Staying away from black/white and keeping with age, Tyronn Lue, as reported first by BSO, reportedly told LeBron James “Shut the fuck up! I got this!” during a few timeouts. ‘Byron ran David Blatt and we all thought Lue was his puppet. Tyronn Lue cut those marionette strings as soon as he could. He demanded LeBron’s respect. LeBron gave it. Cavs have won 10 straight and Tyronn Lue is 10-0 his first tim through the playoffs. Tyronn Lue. “He gets it.”
“I am in charge of you.” What’s not said and doesn’t need to be said is, “But I respect you as a man and someone older and whiter is in charge of me.”
“If you do what I ask, I will never lie to you or dress you down. I will make sure you have cover with the media. I will never try to act like I know what it’s like to grow up in Newark N.J. or Decauter Georgia. I will never assume you are doing things you shouldn’t. I will always, ALWAYS let you be you. Black, young, rich, powerful and magnificent.
These coaches, “He gets it” are going to win most of the NBA Championships in the next decade.

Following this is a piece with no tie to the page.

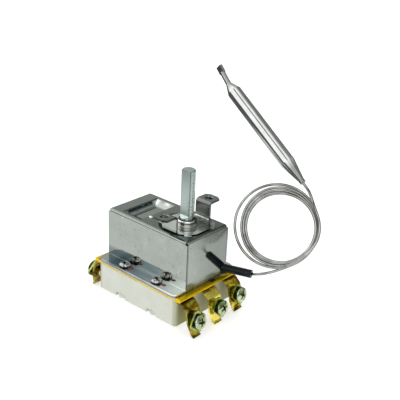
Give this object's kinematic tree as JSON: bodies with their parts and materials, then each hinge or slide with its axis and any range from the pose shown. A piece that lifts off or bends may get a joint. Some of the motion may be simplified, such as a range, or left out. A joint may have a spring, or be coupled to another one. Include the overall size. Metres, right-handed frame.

This is pure speculation, but I don’t see retread coaches like Jeff Hornacek or newcomers with nothing in the cupboard like Luke Walton making any power moves.
These cats work in New York and Los Angeles for once proud franchises that are now the laughing stocks of the league. This happened slowly but inevitably. There cannot be any other result when your team is coached and owned by older white guys like Jim Buss and James Dolan. If you ask my white ass about either one of them I would tell you, “He doesn’t get it.”